Using the data below, copy each line that includes the word "their".

·····

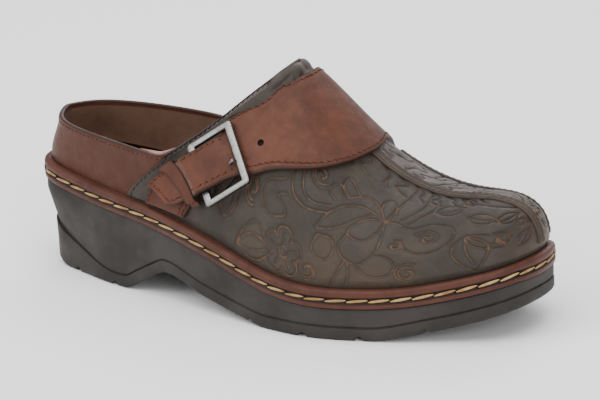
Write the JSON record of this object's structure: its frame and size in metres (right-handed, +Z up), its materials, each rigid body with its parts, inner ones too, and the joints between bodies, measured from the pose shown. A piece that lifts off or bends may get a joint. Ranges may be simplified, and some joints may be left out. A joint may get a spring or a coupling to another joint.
{
  "type": "buckled leather clog with a closed low back",
  "caption": "Right-foot leather clog with a low back, hollow tooled-leather upper, wide buckled instep strap, stitched welt and moulded heeled sole.",
  "frame": {"origin": "centre of the shoe's bounding box in plan, on the floor plane that heel and forefoot stand on", "axes": "+X from heel to toe, +Y towards the inner side of the foot, +Z up"},
  "size_m": [0.263, 0.1011, 0.1116],
  "materials": {
    "moulded_sole": "dark grey-brown, matt moulded polyurethane",
    "welt_leather": "brown leather with thick tan stitches",
    "insole_leather": "brown leather footbed",
    "vamp_leather": "dark oiled leather with floral tooling",
    "strap_leather": "warm brown oiled leather",
    "seam_leather": "dark brown raised seam",
    "buckle_metal": "brushed silver metal"
  },
  "bodies": {
    "root": {"sole": "moulded_sole", "welt": "welt_leather", "insole": "insole_leather", "upper": "vamp_leather", "instep_strap": "strap_leather", "buckle_anchor": "strap_leather", "strap_keeper": "strap_leather", "buckle_frame": "buckle_metal", "buckle_prong": "buckle_metal", "seam_lateral": "seam_leather", "seam_medial": "seam_leather"}
  },
  "joints": []
}
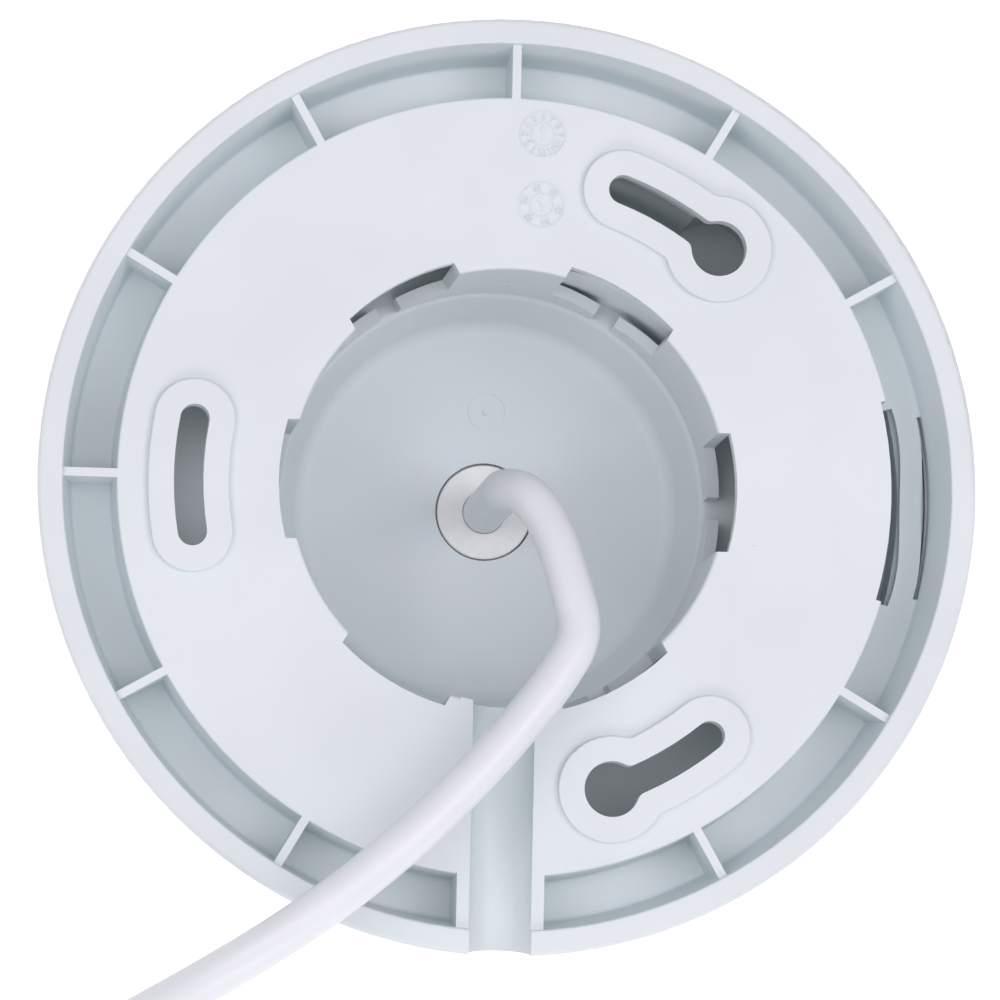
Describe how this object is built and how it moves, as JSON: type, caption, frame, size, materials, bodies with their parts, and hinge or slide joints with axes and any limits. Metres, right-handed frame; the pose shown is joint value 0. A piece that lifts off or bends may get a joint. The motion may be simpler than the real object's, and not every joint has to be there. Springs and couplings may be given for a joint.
{
  "type": "heat detector",
  "caption": "Round ceiling heat detector with twist-lock mounting base, open sensor cage, test button and a pre-wired lead that leaves through the recessed back.",
  "frame": {"origin": "centre of the round body, on the surface that the sensor cage rests on (free lead left out)", "axes": "+Z from the sensor cage towards the ceiling face of the mounting base; the cable groove lies along -Y and the springy latch strip along +X"},
  "size_m": [0.1985, 0.1577, 0.0713],
  "materials": {
    "base_plastic": "satin, fine spark texture",
    "housing_plastic": "satin",
    "cover_plastic": "satin",
    "grommet_rubber": "matt",
    "seal_rubber": "matt",
    "lead_sheath": "satin gloss",
    "core_insulation": "satin",
    "ferrule_metal": "tinned",
    "collar_plastic": "satin",
    "tie_plastic": "satin",
    "board_laminate": "solder mask",
    "component_plastic": "moulded",
    "component_metal": "satin",
    "chip_ceramic": "matt",
    "connector_plastic": "satin",
    "bead_epoxy": "glossy",
    "lamp_plastic": "clear",
    "button_plastic": "satin",
    "spring_steel": "drawn wire",
    "screw_steel": "zinc plated"
  },
  "bodies": {
    "base": {"mounting_base": "base_plastic"},
    "head": {"rear_housing": "housing_plastic", "lead_grommet": "grommet_rubber", "front_cover": "cover_plastic", "cover_seal": "seal_rubber", "sensor_cage": "cover_plastic", "sensing_thermistor": "bead_epoxy", "reference_thermistor": "bead_epoxy", "circuit_board": "board_laminate", "lead_header": "connector_plastic", "lead_plug": "connector_plastic", "inner_cores": "core_insulation", "sheath_stub": "lead_sheath", "strain_tie": "tie_plastic", "relay": "component_plastic", "capacitor": "component_metal", "microcontroller": "component_plastic", "chip_components": "chip_ceramic", "rectifier": "component_plastic", "status_led": "lamp_plastic", "light_pipe": "lamp_plastic", "tact_switch": "component_metal", "button_spring": "spring_steel", "board_screws": "screw_steel", "cover_screws": "screw_steel", "lead_tube": "lead_sheath", "lead_coil": "lead_sheath", "coil_tie": "tie_plastic", "lead_end": "lead_sheath", "end_collar": "collar_plastic", "core_tails": "core_insulation", "core_ferrules": "ferrule_metal"},
    "button": {"test_button": "button_plastic"}
  },
  "joints": [
    {"name": "head_twist", "type": "hinge", "parent": "base", "child": "head", "pos_m": [0, 0, 0.046], "axis": [0, 0, -1], "range_deg": [0, 18]},
    {"name": "button_press", "type": "slide", "parent": "head", "child": "button", "axis": [0, 0, 1], "range_m": [0, 0.0011], "stiffness_N_per_m": 900, "springref_m": -0.0006, "deforming": ["button_spring"]}
  ]
}
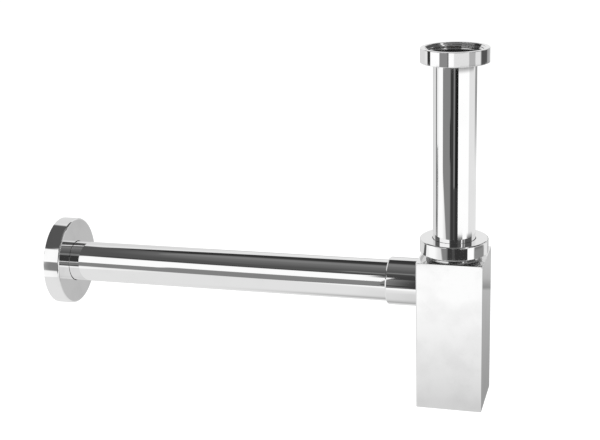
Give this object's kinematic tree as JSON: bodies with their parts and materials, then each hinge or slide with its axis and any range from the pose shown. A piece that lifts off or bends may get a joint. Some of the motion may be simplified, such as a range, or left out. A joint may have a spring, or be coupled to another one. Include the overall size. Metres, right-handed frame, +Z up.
{
  "type": "bottle trap",
  "caption": "Square-bodied chromed bottle trap for a basin: union nut and inlet tube on top, side outlet pipe with a round wall flange, cleaning plug below.",
  "frame": {"origin": "centre of the inlet's sealing face, on top of the washer inside the union nut", "axes": "+Z up along the inlet tube, away from the trap; the outlet pipe runs along -X to the wall; +Y is across"},
  "size_m": [0.3621, 0.07, 0.2747],
  "materials": {
    "chromed_brass": "polished chrome",
    "black_rubber": "moulded rubber",
    "slip_plastic": "natural moulded plastic"
  },
  "bodies": {
    "inlet_nut": {"inlet_nut": "chromed_brass"},
    "inlet_washer": {"inlet_washer": "black_rubber"},
    "inlet_tube": {"inlet_tube": "chromed_brass"},
    "cone_seal": {"cone_seal": "black_rubber"},
    "trap_body": {"trap_body": "chromed_brass", "outlet_socket": "chromed_brass", "socket_gasket": "black_rubber"},
    "slip_ring": {"slip_ring": "slip_plastic"},
    "collar_nut": {"collar_nut": "chromed_brass"},
    "socket_rings": {"socket_ring_outer": "black_rubber", "socket_ring_inner": "black_rubber"},
    "outlet_pipe": {"outlet_pipe": "chromed_brass"},
    "flange_ring": {"flange_ring": "black_rubber"},
    "wall_flange": {"wall_flange": "chromed_brass"},
    "plug_ring": {"plug_ring": "black_rubber"},
    "cleaning_plug": {"cleaning_plug": "chromed_brass"}
  },
  "joints": [
    {"name": "nut_drop", "type": "slide", "parent": "inlet_nut", "child": "inlet_washer", "axis": [0, 0, 1], "range_m": [0, 0.11]},
    {"name": "tube_turn", "type": "hinge", "parent": "inlet_washer", "child": "inlet_tube", "pos_m": [0, 0, 0], "axis": [0, 0, 1], "continuous": true},
    {"name": "height_adjust", "type": "slide", "parent": "inlet_tube", "child": "cone_seal", "axis": [0, 0, 1], "range_m": [-0.05, 0.015]},
    {"name": "body_swivel", "type": "hinge", "parent": "cone_seal", "child": "trap_body", "pos_m": [0, 0, -0.152], "axis": [0, 0, 1], "continuous": true},
    {"name": "collar_rise", "type": "slide", "parent": "trap_body", "child": "slip_ring", "axis": [0, 0, 1], "range_m": [0, 0.0053]},
    {"name": "collar_turn", "type": "hinge", "parent": "slip_ring", "child": "collar_nut", "pos_m": [0, 0, -0.152], "axis": [0, 0, 1], "range_deg": [0, 826]},
    {"name": "pipe_turn", "type": "hinge", "parent": "trap_body", "child": "socket_rings", "pos_m": [-0.0282, 0, -0.176], "axis": [-1, 0, 0], "continuous": true},
    {"name": "pipe_pull", "type": "slide", "parent": "socket_rings", "child": "outlet_pipe", "axis": [-1, 0, 0], "range_m": [0, 0.01]},
    {"name": "flange_slide", "type": "slide", "parent": "outlet_pipe", "child": "flange_ring", "axis": [1, 0, 0], "range_m": [-0.01, 0.262]},
    {"name": "flange_turn", "type": "hinge", "parent": "flange_ring", "child": "wall_flange", "pos_m": [-0.3263, 0, -0.176], "axis": [1, 0, 0], "continuous": true},
    {"name": "plug_drop", "type": "slide", "parent": "trap_body", "child": "plug_ring", "axis": [0, 0, -1], "range_m": [0, 0.0045]},
    {"name": "plug_turn", "type": "hinge", "parent": "plug_ring", "child": "cleaning_plug", "pos_m": [0, 0, -0.269], "axis": [0, 0, -1], "range_deg": [0, 1080]}
  ],
  "couplings": [
    {"joint": "collar_rise", "follows": "collar_turn", "m_per_rad": 0.00036749},
    {"joint": "plug_drop", "follows": "plug_turn", "m_per_rad": 0.00023873}
  ]
}
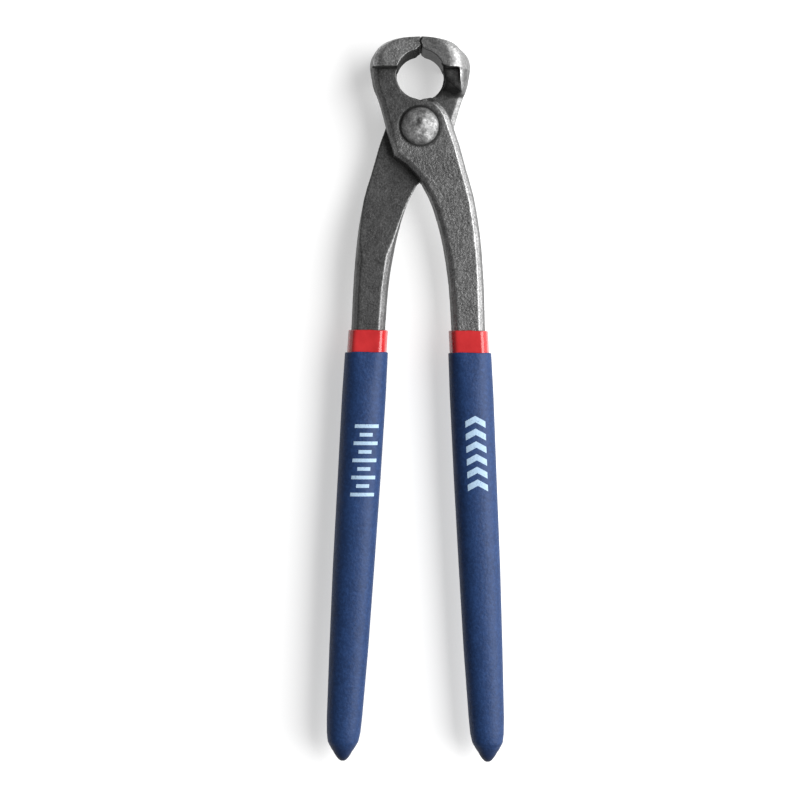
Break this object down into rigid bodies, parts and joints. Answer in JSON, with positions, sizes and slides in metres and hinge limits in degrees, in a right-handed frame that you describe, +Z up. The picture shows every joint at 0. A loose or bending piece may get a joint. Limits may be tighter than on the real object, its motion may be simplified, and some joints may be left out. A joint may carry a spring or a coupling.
{
  "type": "end cutting nipper",
  "caption": "Long-handled end cutting nipper with a riveted lap joint, rounded jaws round an eye, and two-layer dipped grips",
  "frame": {"origin": "under the middle of the tool, on the level of the lower jaw faces; the rivet's axis is at Y 0.106 and its middle at Z 0.012", "axes": "+Z up along the rivet's axis, towards the half whose joint plate is on top; +Y along the tool towards the jaws; +X to the right seen from above"},
  "size_m": [0.0688, 0.28, 0.024],
  "materials": {
    "forged_steel_front": "forged, dark, coarse",
    "forged_steel_rear": "forged, dark, smoother",
    "rivet_steel": "hammered",
    "inner_layer": "glossy dipped vinyl",
    "outer_layer": "matte dipped vinyl"
  },
  "bodies": {
    "rear": {"rear_half": "forged_steel_rear", "pivot_rivet": "rivet_steel", "grip_core_left": "inner_layer", "grip_left": "outer_layer"},
    "front": {"front_half": "forged_steel_front", "grip_core_right": "inner_layer", "grip_right": "outer_layer"}
  },
  "joints": [
    {"name": "jaw_pivot", "type": "hinge", "parent": "rear", "child": "front", "pos_m": [0, 0.106, 0.012], "axis": [0, 0, 1], "range_deg": [0, 70]}
  ]
}
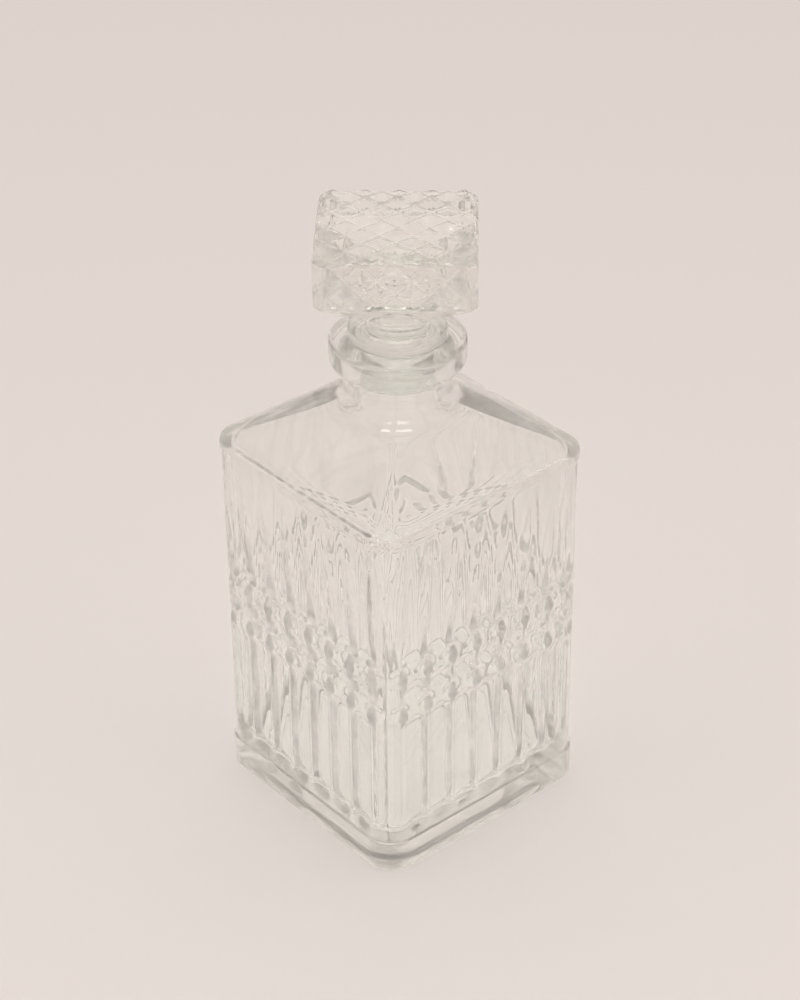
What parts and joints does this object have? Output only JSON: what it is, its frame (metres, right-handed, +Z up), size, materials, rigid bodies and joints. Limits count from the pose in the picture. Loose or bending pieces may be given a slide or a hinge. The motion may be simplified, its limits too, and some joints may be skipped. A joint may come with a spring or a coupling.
{
  "type": "decanter",
  "caption": "Square glass decanter with fluted sides, a band of thumbprints, a round lipped neck and a diamond-faced block stopper that seals in a clear sleeve.",
  "frame": {"origin": "centre of the bottle's base, on the surface that it stands on", "axes": "+Z up along the neck, +X and +Y square to two neighbouring faces of the bottle"},
  "size_m": [0.09, 0.09, 0.2146],
  "materials": {
    "bottle_glass": "clear pressed glass, fire polished, with a faint grey-green tint in the thick parts",
    "seal_plastic": "clear soft polyethylene, slightly milky",
    "stopper_glass": "clear pressed glass with a soft pressed surface on the diamonds"
  },
  "bodies": {
    "bottle": {"bottle": "bottle_glass"},
    "seal": {"stopper_seal": "seal_plastic"},
    "stopper": {"stopper": "stopper_glass"}
  },
  "joints": [
    {"name": "stopper_lift", "type": "slide", "parent": "bottle", "child": "seal", "axis": [0, 0, 1], "range_m": [0, 0.04]},
    {"name": "stopper_turn", "type": "hinge", "parent": "seal", "child": "stopper", "pos_m": [0, 0, 0.1755], "axis": [0, 0, 1], "continuous": true}
  ]
}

·····

# Response
Describe how this object is built and how it moves, as JSON: type, caption, frame, size, materials, bodies with their parts, and hinge or slide joints with axes and any limits. Metres, right-handed frame; the pose shown is joint value 0. A piece that lifts off or bends may get a joint. The motion may be simpler than the real object's, and not every joint has to be there. Springs and couplings may be given for a joint.
Give this object's kinematic tree as JSON: bodies with their parts and materials, then each hinge or slide with its axis and any range from the pose shown. A piece that lifts off or bends may get a joint. Some of the motion may be simplified, such as a range, or left out. A joint may have a spring, or be coupled to another one. Include the overall size. Metres, right-handed frame, +Z up.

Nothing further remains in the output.